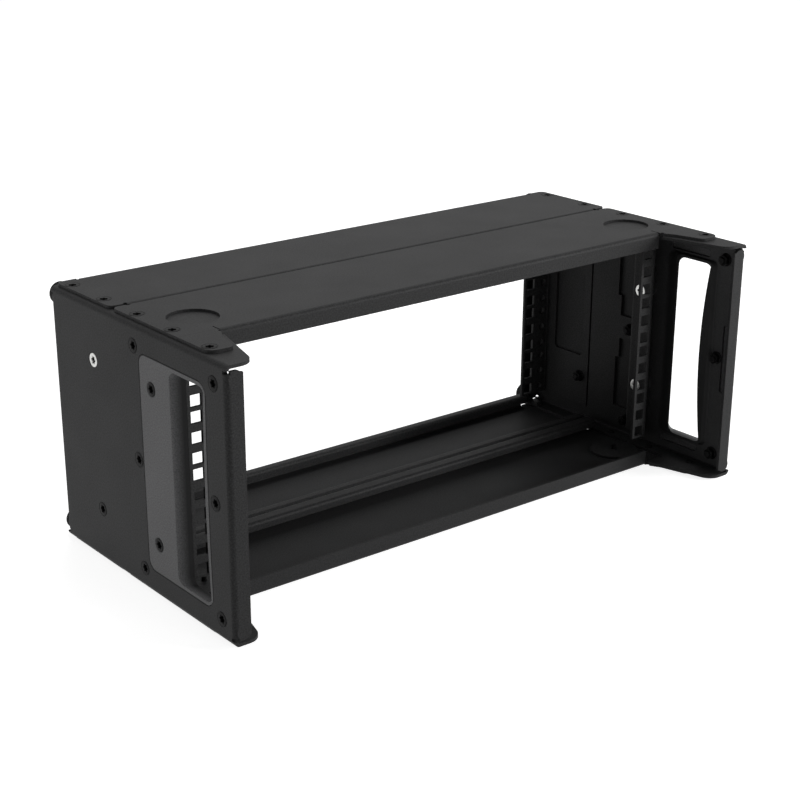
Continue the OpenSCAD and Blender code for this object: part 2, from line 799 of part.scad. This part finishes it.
module side_panel_left() { color(panel_grey) left_side() side_panel(); }
module side_panel_right() { color(panel_grey) right_side() side_panel(); }
module handle_insert_left() { color(insert_grey) left_side() handle_insert(); }
module handle_insert_right() { color(insert_grey) right_side() handle_insert(); }
module top_front_cover() { color(panel_grey) placed() front_cover(); }
module top_rear_cover() { color(panel_grey) placed() rear_cover(); }
module bottom_front_cover() {
  color(panel_grey) placed() difference() {
    mirror([0, 0, 1]) front_cover();
    at_recesses() translate([0, 0, -2 * sheet]) cylinder(h = 3 * sheet, d = pan_screw_d + screw_clear);
  }
}
module bottom_rear_cover() { color(panel_grey) placed() mirror([0, 0, 1]) rear_cover(); }
module front_rail_left() { color(panel_grey) left_side() front_rail(); }
module front_rail_right() { color(panel_grey) right_side() front_rail(); }
module rear_rail_left() { color(panel_grey) left_side() rear_rail(); }
module rear_rail_right() { color(panel_grey) right_side() rear_rail(); }
module top_cover_screws() { color(screw_black) placed() cover_screw_set(); }
module bottom_cover_screws() { color(screw_black) placed() mirror([0, 0, 1]) cover_screw_set(); }
module panel_screws_left() { color(screw_black) left_side() panel_screws(); }
module panel_screws_right() { color(screw_black) right_side() panel_screws(); }
module insert_screws_left() { color(screw_black) left_side() side_screws(insert_screws, rim_x); }
module insert_screws_right() { color(screw_black) right_side() side_screws(insert_screws, rim_x); }
module rear_rail_upper_screws() {
  color(zinc) for (side = [0, 1]) {
    placed() mirror([side, 0, 0]) side_screws([rear_screws()[0]], plate_x - sheet / 2);
  }
}
module rear_rail_lower_screws() {
  color(screw_black) for (side = [0, 1]) {
    placed() mirror([side, 0, 0]) side_screws([rear_screws()[1]], plate_x - sheet / 2);
  }
}
module panel_nuts_left() { color(zinc) left_side() panel_nuts(); }
module panel_nuts_right() { color(zinc) right_side() panel_nuts(); }
module insert_nuts_left() { color(zinc) left_side() side_nuts(insert_screws, rim_x); }
module insert_nuts_right() { color(zinc) right_side() side_nuts(insert_screws, rim_x); }
module rear_rail_nuts() {
  color(zinc) for (side = [0, 1]) {
    placed() mirror([side, 0, 0]) side_nuts(rear_screws(), plate_x - sheet / 2);
  }
}
module rail_wall_screws() {
  color(zinc) for (side = [0, 1], s = [-1, 1]) {
    placed() mirror([side, 0, 0]) at_wall_screw(s) countersunk_screw(wall_screw_length);
  }
}
module rear_bumpers() { color(rubber_black) placed() at_bumpers() bumper(); }
module bumper_screws() {
  color(screw_black) placed() at_bumpers() {
    translate([0, 0, bumper_h / 2]) pan_screw(pan_h, bumper_h / 2 + sheet + 2);
  }
}
module foot_pads() { color(rubber_black) placed() at_recesses() foot_pad(); }
module foot_pad_screws() {
  color(screw_black) placed() at_recesses() {
    translate([0, 0, pad_head_z()]) pan_screw(recess_depth * 0.7, pad_head_z() + sheet + 3.8);
  }
}

side_panel_left();
side_panel_right();
handle_insert_left();
handle_insert_right();
top_front_cover();
top_rear_cover();
bottom_front_cover();
bottom_rear_cover();
front_rail_left();
front_rail_right();
rear_rail_left();
rear_rail_right();
top_cover_screws();
bottom_cover_screws();
panel_screws_left();
panel_screws_right();
insert_screws_left();
insert_screws_right();
rear_rail_upper_screws();
rear_rail_lower_screws();
panel_nuts_left();
panel_nuts_right();
insert_nuts_left();
insert_nuts_right();
rear_rail_nuts();
rail_wall_screws();
rear_bumpers();
bumper_screws();
foot_pads();
foot_pad_screws();
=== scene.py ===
"""Looks for the subrack card cage: coated sheet, grained mouldings, turned screws and nuts, and a studio."""

import json
import math

import bmesh
import bpy
from mathutils import Matrix, Vector


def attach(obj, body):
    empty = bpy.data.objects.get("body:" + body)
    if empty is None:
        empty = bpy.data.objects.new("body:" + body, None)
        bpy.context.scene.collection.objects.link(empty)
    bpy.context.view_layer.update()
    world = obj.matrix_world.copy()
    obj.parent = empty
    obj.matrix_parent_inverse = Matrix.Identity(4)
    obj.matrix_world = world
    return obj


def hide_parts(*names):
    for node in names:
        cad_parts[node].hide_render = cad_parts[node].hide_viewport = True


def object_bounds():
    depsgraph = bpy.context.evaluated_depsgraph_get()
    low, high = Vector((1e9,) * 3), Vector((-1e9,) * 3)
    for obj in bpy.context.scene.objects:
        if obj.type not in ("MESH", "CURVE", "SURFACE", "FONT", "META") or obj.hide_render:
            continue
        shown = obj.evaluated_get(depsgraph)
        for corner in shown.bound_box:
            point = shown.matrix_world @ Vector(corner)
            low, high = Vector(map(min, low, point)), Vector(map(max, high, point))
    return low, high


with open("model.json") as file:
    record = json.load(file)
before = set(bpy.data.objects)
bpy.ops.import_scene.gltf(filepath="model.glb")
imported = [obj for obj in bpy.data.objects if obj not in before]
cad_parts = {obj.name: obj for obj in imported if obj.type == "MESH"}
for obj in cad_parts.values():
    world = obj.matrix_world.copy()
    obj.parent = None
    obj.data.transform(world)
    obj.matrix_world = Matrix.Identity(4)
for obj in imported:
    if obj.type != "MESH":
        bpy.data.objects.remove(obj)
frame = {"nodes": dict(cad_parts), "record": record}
cad_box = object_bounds()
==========
■ Problem statement: Return verbatim the lines that run from the line containing "side_panel_left();" through the line containing "low, high = Vector((1e9,)", inclusive.

■ The solution:
side_panel_left();
side_panel_right();
handle_insert_left();
handle_insert_right();
top_front_cover();
top_rear_cover();
bottom_front_cover();
bottom_rear_cover();
front_rail_left();
front_rail_right();
rear_rail_left();
rear_rail_right();
top_cover_screws();
bottom_cover_screws();
panel_screws_left();
panel_screws_right();
insert_screws_left();
insert_screws_right();
rear_rail_upper_screws();
rear_rail_lower_screws();
panel_nuts_left();
panel_nuts_right();
insert_nuts_left();
insert_nuts_right();
rear_rail_nuts();
rail_wall_screws();
rear_bumpers();
bumper_screws();
foot_pads();
foot_pad_screws();
=== scene.py ===
"""Looks for the subrack card cage: coated sheet, grained mouldings, turned screws and nuts, and a studio."""

import json
import math

import bmesh
import bpy
from mathutils import Matrix, Vector


def attach(obj, body):
    empty = bpy.data.objects.get("body:" + body)
    if empty is None:
        empty = bpy.data.objects.new("body:" + body, None)
        bpy.context.scene.collection.objects.link(empty)
    bpy.context.view_layer.update()
    world = obj.matrix_world.copy()
    obj.parent = empty
    obj.matrix_parent_inverse = Matrix.Identity(4)
    obj.matrix_world = world
    return obj


def hide_parts(*names):
    for node in names:
        cad_parts[node].hide_render = cad_parts[node].hide_viewport = True


def object_bounds():
    depsgraph = bpy.context.evaluated_depsgraph_get()
    low, high = Vector((1e9,) * 3), Vector((-1e9,) * 3)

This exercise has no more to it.